Miss President (Hungarian: Elnökkisasszony) is a 1935 Hungarian comedy film directed by Andrew Marton and starring Lili Muráti, Pál Jávor and Gyula Kabos. It was shot at the Hunnia Studios in Budapest. The film's sets were designed by the art director Márton Vincze.

==Synopsis==
Zsuzsa inherits a Budapest textile factory from her father and takes over is management. She has to overcome scepticism about her ability to run the business and fend off the unwelcome advances of the factory foreman.

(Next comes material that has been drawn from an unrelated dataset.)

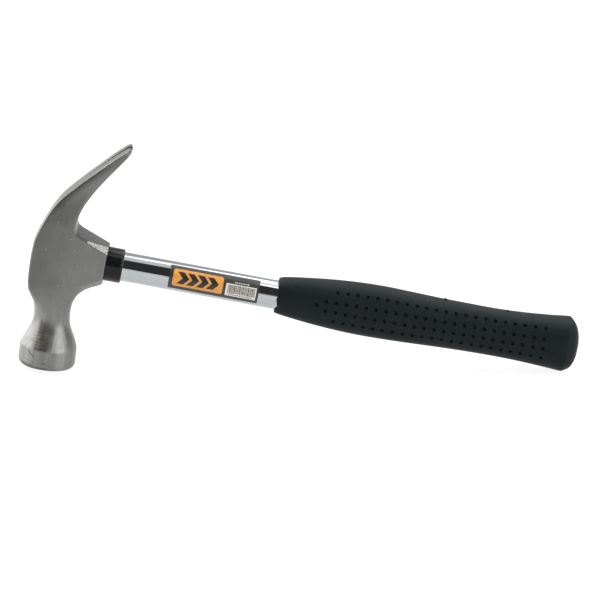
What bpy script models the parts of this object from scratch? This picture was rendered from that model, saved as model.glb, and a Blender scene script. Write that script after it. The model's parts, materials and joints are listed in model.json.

To do this she creates a fictitious fiancée, only for a new engineer to arrive strongly resembling her creation.

==Cast==
- Lili Muráti as 	Várkonyi Zsuzsa
- Pál Jávor as Török István
- Ella Gombaszögi as 	Berta
- Gyula Kabos as 	Vas Ödön
- Jenö Törzs as Kollár
- Márta Nádai as 	Kató
- Sándor Pethes as 	Gáldy Péter
- Gusztáv Pártos as 	Mr. White
- Andor Sárossy as 	Gonda Károly
- Kálmán Zátony as 	Bamberger Ferenc
- Géza Rónai as Titkár
- Elemér Baló as 	Pincér
- József Lengyel as Kaszinójátékos
- Tibor Puskás as ifj. Török István
- Miklós Sebõ as Énekes

==Bibliography==
- Ostrowska, Dorota, Pitassio, Francesco & Varga, Zsuzsanna. Popular Cinemas in East Central Europe: Film Cultures and Histories. Bloomsbury Publishing, 2017.